We hosted our annual investor meeting with the Moody’s team to get their latest credit views on the utilities, power and midstream sectors. For utilities, things have quieted down (ex California) as tax reform impacts have largely played out as expected. FFO/D metrics have dropped 150-200bps on average due to lost deferred tax cash flows and currently sit in the 15-16% area and likely stay there. Companies have taken actions to support their metrics (lot of equity) and have better visibility on regulatory treatment of tax reform. So 2019 is about executing on plans, hitting metrics and sticking to balanced funding plans (ie more equity). Moody’s still has a negative outlook on the sector but will likely go back to stable with good 2019 execution.

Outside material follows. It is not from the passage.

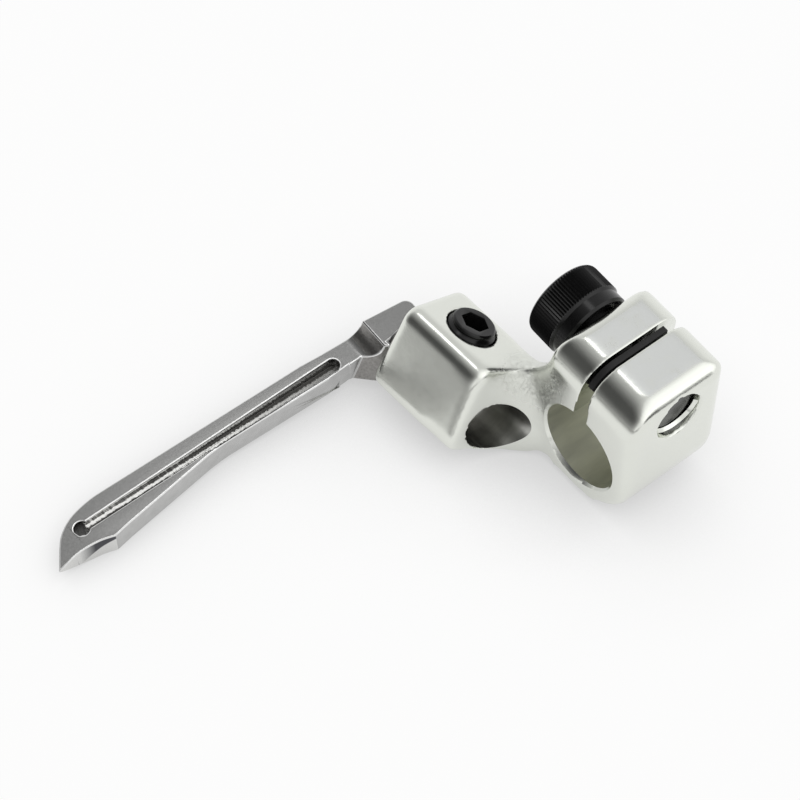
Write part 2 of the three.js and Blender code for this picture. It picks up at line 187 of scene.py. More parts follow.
def put_in(piece, filler):
    apply_modifier(piece, "BOOLEAN", operation="UNION", solver="EXACT", object=filler)
    bpy.data.objects.remove(filler)


def ramp(value, start, end):
    """How far a value has come from start to end, as a share."""
    return min(max((value - start) / (end - start), 0.0), 1.0)


def soften(piece, share_at, iterations):
    """Rounds a piece off where share_at, given a point in mm from the bore's mouth, is above 0."""
    group = piece.vertex_groups.new(name="softened")
    for vertex in piece.data.vertices:
        share = share_at((vertex.co - bore_mouth) / MM)
        if share > 0:
            group.add([vertex.index], share, "REPLACE")
    apply_modifier(piece, "SMOOTH", factor=0.5, iterations=iterations, vertex_group=group.name)
    piece.vertex_groups.clear()


def smooth_shade(piece, degrees):
    only(piece)
    bpy.ops.object.shade_smooth_by_angle(angle=math.radians(degrees))


def placed(piece, origin, axis):
    """Sets a piece modelled up +Z at a place, along an axis, and puts that in its mesh."""
    turn = axis.to_track_quat("Z", "Y").to_matrix().to_4x4()
    piece.matrix_world = Matrix.Translation(origin) @ turn
    only(piece)
    bpy.ops.object.transform_apply(location=True, rotation=True, scale=True)
    return piece


def turned(name, profile, sides):
    """A round piece up +Z: a disc at the first (radius, height), extruded to each that follows."""
    radius, height = profile[0]
    bpy.ops.object.select_all(action="DESELECT")
    bpy.ops.mesh.primitive_circle_add(vertices=sides, radius=radius, fill_type="NGON",
                                      location=(0, 0, height))
    piece = settled(name)
    open_mesh(piece)
    for next_radius, next_height in profile[1:]:
        extrude_up(next_height - height)
        share = next_radius / radius
        bpy.ops.transform.resize(value=(share, share, 1), center_override=(0, 0, next_height))
        radius, height = next_radius, next_height
    close_mesh()
    return piece


def finish_piece(piece, body, slot, *nodes):
    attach(piece, body)
    if nodes:
        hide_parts(*nodes)


# Colours and nodes

def colour(hex_code):
    """sRGB hex to linear red, green, blue and alpha."""
    shares = [int(hex_code[i:i + 2], 16) / 255 for i in (1, 3, 5)]
    linear = [s / 12.92 if s <= 0.04045 else ((s + 0.055) / 1.055) ** 2.4 for s in shares]
    return (*linear, 1.0)


def add(tree, kind, links=None, **settings):
    """Adds a node. Settings are its own properties, and links its sockets by name or number."""
    node = tree.nodes.new(kind)
    for name, value in settings.items():
        setattr(node, name, value)
    for name, value in (links or {}).items():
        socket = node.inputs[name]
        if isinstance(value, bpy.types.NodeSocket):
            tree.links.new(value, socket)
        else:
            socket.default_value = value
    return node


def new_material(name):
    made = bpy.data.materials.new(name)
    made.use_nodes = True
    made.node_tree.nodes.clear()
    return made, made.node_tree


def put_material(piece, *materials):
    piece.data.materials.clear()
    for made in materials:
        piece.data.materials.append(made)


# Materials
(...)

PCG’s threat and subsequent filing of bankruptcy kept utility investors very occupied in January. Even if investors did not own PCG itself they had to deal with knock-on effects on other CA utilities like EIX and on the renewables suppliers NEE, NEP, CWEN, ED, etc. These names dominated the worst performers of the month and were part of the reason why utilities only rose 3.4% in January trailing the market rally by 450bps.
Between stakeholder comments and meeting with PCG on Wednesday (see note here) we believe that the risk that PCG seeks to reject its renewable PPAs is low. Overall this increases our conviction that NEP will not see any long-term negative impact from the PPAs. This helps NEP’s case on addressing near term cash traps, and we also note all of NEP’s PG&E exposed projects have DOE loan guarantees, which also mitigates the foreclosure risk discussed by ED in its 8K on 1/31. We continue to see a visible pathway to 12%-15% annual distribution growth through at least 2023 and NEP remains a best idea; the relative weakness surrounding the PG&E concerns is an opportunity. Outperform.

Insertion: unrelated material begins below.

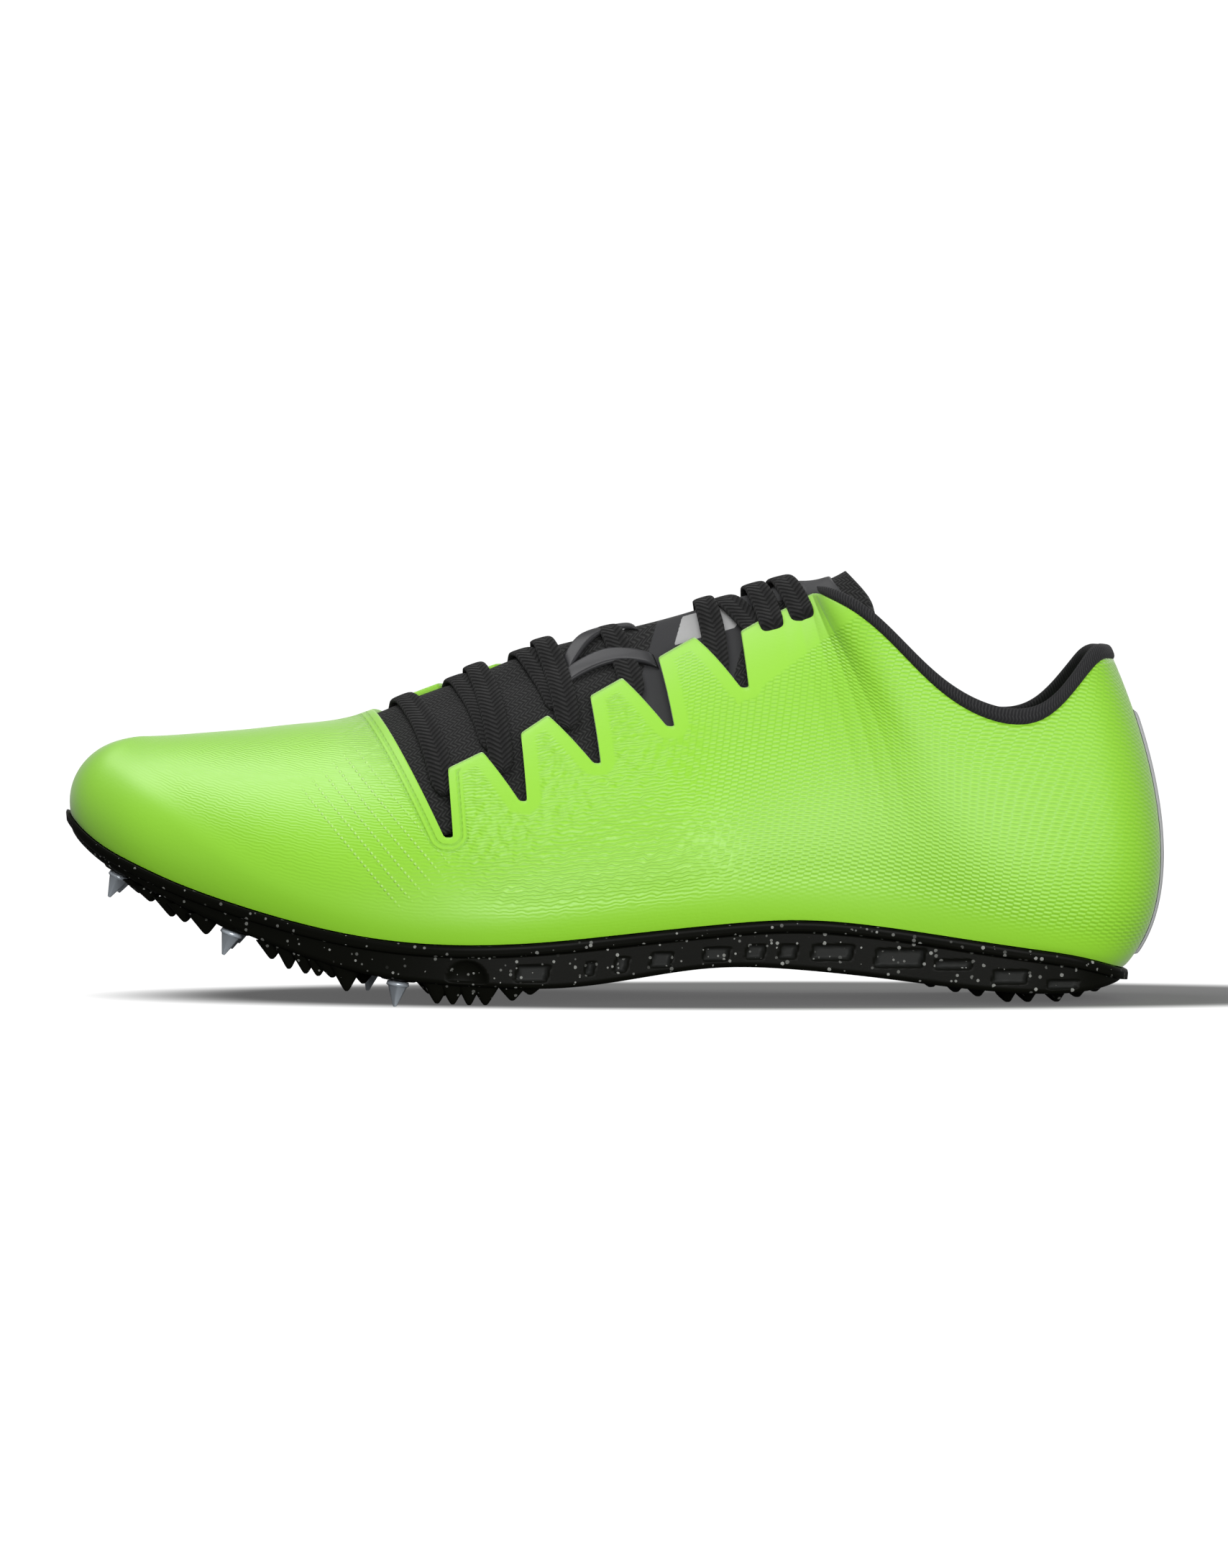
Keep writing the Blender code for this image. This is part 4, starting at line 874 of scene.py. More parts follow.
def rand_girth(place):
    """Top of the rand up the girth: the mean of seven readings of its table, side by side."""
    knots, values = zip(*RAND)
    moves = np.linspace(-0.02, 0.02, 7)
    return sum(np.interp(np.clip(np.abs(place) + move, 0, 1), knots, values) for move in moves) / len(moves)


def line_fields(points, ends):
    """Way along a slanting line of the side view, and height square to it, in millimetres."""
    start, end = (np.array(photo(*pixel)) for pixel in ends)
    along = (end - start) / np.linalg.norm(end - start)
    flat = points[..., (0, 2)] - start
    return flat @ along / MM, flat @ np.array((-along[1], along[0])) / MM


def panel_field(points):
    """Distance that makes a panel smooth: 4 less the height over its line, and far ahead of its start."""
    _, above = line_fields(points, PANEL_LINE)
    behind = (points[..., 0] - photo(*PANEL_LINE[0])[0]) / MM + 2.0
    return np.where(behind > 0, 4.0 - above, FAR) + np.clip(-behind, 0, FAR)


def edge_distance(base, place, top, throat):
    """Distance of each point of the wall from the throat's edge or the smooth panel, in millimetres."""
    edge_points = skin(place[throat > 0], top[throat > 0], np.zeros(int(throat.sum())))
    tree = KDTree(len(edge_points))
    for n, point in enumerate(edge_points):
        tree.insert(Vector(point), n)
    tree.balance()
    found = np.array([tree.find(Vector(point))[2] for point in base.reshape(-1, 3)])
    return np.minimum(found.reshape(base.shape[:2]) / MM, panel_field(base))


def wall_fields(base, places, edge, over):
    """Values of the wall that the knit's material reads."""
    run, above = line_fields(base, FRONT_LINE)
    by_front = (np.abs(places) < EDGES[1, 0] + 0.02) & (np.abs(places) > EDGES[0, 0] - 0.05)
    rear = smoothstep(0.0, 30.0, base[..., 0] / MM - 10 + 0.35 * (base[..., 2] / MM - 40))
    front = by_front.astype(float) * (edge < 12)
    return dict(zip(KNIT_FIELDS, (edge, over / MM, np.clip(-above, -1, 60), run, rear, front)))


def make_upper(material):
    """The knit wall: outer face with the rand's step and the film by the throat, lip and inner face."""
    place, top, throat = wall_columns()
    girths = top[:, None] * np.linspace(0, 1, WALL_ROWS)[None]
    places = np.repeat(place[:, None], WALL_ROWS, 1)
    base = form(places, girths)
    over = (girths - rand_girth(places)) * girth_length(place)[:, None]
    edge = edge_distance(base, place, top, throat)
    lift = RAND_STEP * 0.5 * (1 - smoothstep(-3 * MM, 7 * MM, over))
    lift = lift + FILM * (1 - smoothstep(3.0, 4.4, edge))
    lift[:, -1] -= EDGE_SINK * throat
    outer = skin(places, girths, lift)
    outer[:, 0, 2] = feather_height(outer[:, 0, 0])
    lip = skin(place, top, np.full(place.shape, LIP - WALL))[:, None]
    inner_girths = top[:, None] * np.linspace(1, 0, INNER_ROWS)[None]
    inner_places = np.repeat(place[:, None], INNER_ROWS, 1)
    inner = skin(inner_places, inner_girths, np.full(inner_girths.shape, -WALL))
    points = np.concatenate((outer, lip, inner), 1)
    rest = 1 + INNER_ROWS
    uv = widened(np.stack((places * HALF_ROUND, lengths(base, 1)), -1) / MM, rest)
    values = {key: [widened(field, rest)] for key, field in wall_fields(base, places, edge, over).items()}
    item = mesh_piece("knit_upper", [(points, True)], material, [uv], values)
    return finish_piece(item, "knit", "upper")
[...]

NEP units fell 6.3% on Friday (1/25/19) after reporting 2018 earnings. While the numbers were short of consensus, the main reason for the underperformance appeared to be more concern on NEP's exposure to a potential PG&E bankruptcy. However we believe FERC’s action late on Friday should mitigate this concern and we still see NEP as a highly attractive combination of long-dated income growth with a highly supportive parent and is one of the best ways play renewables. Reiterate Outperform.

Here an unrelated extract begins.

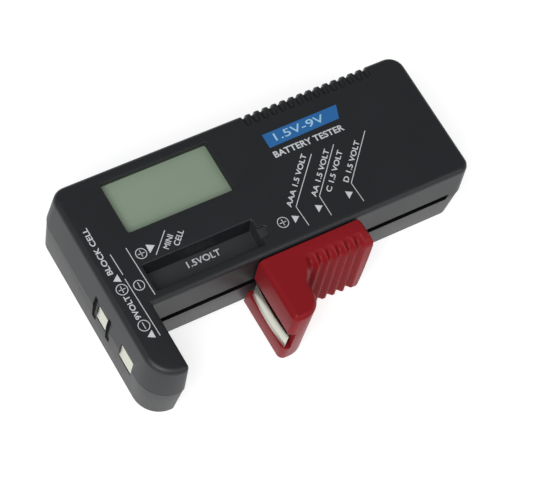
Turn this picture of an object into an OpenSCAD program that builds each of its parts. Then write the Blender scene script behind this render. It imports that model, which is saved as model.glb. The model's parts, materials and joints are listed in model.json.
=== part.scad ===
// Pocket battery tester: an L-shaped two-shell case with a display, a cell cradle,
// a pair of snap-battery contacts on its left end and a red arm that slides along its front.
// Frame: +X to the right end, -Y to the front where the arm slides, +Z up.
// The origin is the centre of the case's underside, without the foot that stands forward at the left.

/* [Case] */
// Length of the case along X
case_length = 108; // [106:1:112]
// Depth of the case along Y, without the foot
case_depth = 40.6; // [40:0.2:43]
// Height of the closed case
case_height = 24; // [24:0.2:26]
// Height of the joint between the two housings
parting_height = 12.5; // [12.3:0.1:12.7]
// Wall thickness of both housings
wall = 1.5; // [1.4:0.1:1.6]
// Corner radius of the case seen from above
corner_radius = 5; // [4:0.5:6]
// Radius of the rounded upper edge
edge_radius = 1.6; // [1.2:0.1:1.8]
// Slope of the upper housing's walls, in mm over their height
upper_draft = 0.65; // [0.4:0.05:0.8]
// Slope of the lower housing's walls, in mm over their height
lower_draft = 0.95; // [0.6:0.05:1.1]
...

Can utilities keep the defensive rally going? We’re skeptical. Utilities beat the market by 1500bps in Q4 2018 and outperformed 670bps for the year. This may continue near term given a host of negative macro signals, but these big defensive utility moves have historically been good times to take profits in the group.
Market volatility in October caught many off-guard and the hope was things would settle down post earnings. Well they got much worse spurred by the disruption of the CA fires. PCG and EIX ended November down 44% and 20%, respectively, on the heels of the destructive fires. These were popular value names in the utility space and their sharp stock collapses clearly caused investor pain. However, the second derivative impact was just as meaningful. The “Anything but California” trade took over amidst utilities, lifting already expensive low-risk utilities to higher levels. Many investors got just as hurt by being short or underweight these names as being long CA. With investors suffering and year end approaching, the last two weeks have showed signs of portfolios shrinking and extreme risk-aversion which has only exacerbated the problem. Everyone needs a holiday.
Last week, as the California utilities collapsed amidst the fire risks, we saw increasing investor focus on second derivative impacts. One of the obvious ones relates to renewables contracts with the CA utilities, especially PCG who drew down their bank lines last week. The primary concern is what will happen to these contracts in the event that PCG files for bankruptcy due to all the fire-related claims. This primarily impacted NEP and CWEN, given they have the most exposure, though there has been somewhat of a relief rally as investors realized the chance of a PCG bankruptcy in the near-term is low. Importantly, even if there was a surprise filing at some point, we believe these power contracts with the California utilities are likely to hold up. We are buyers on the recent weakness and view NEP as a top idea here.
EEI was held in San Fran this week with the Camp Fire still burning and the host utility PCG unable to attend. EIX attended but there was not much they could really say. The CA situation cast a pall over many investors and it made every other utility story sound pretty darn good relative. The other big event was the FE coming out party as a fully regulated utility with an earlier than expected dividend growth resumption. As the CEO said, after 40 years of digging out of holes, FE is finally out and plans to never dig a new one. Higher capital plans, renewables growth, rising equity ratios, and portfolio restructuring were other key themes at the conference.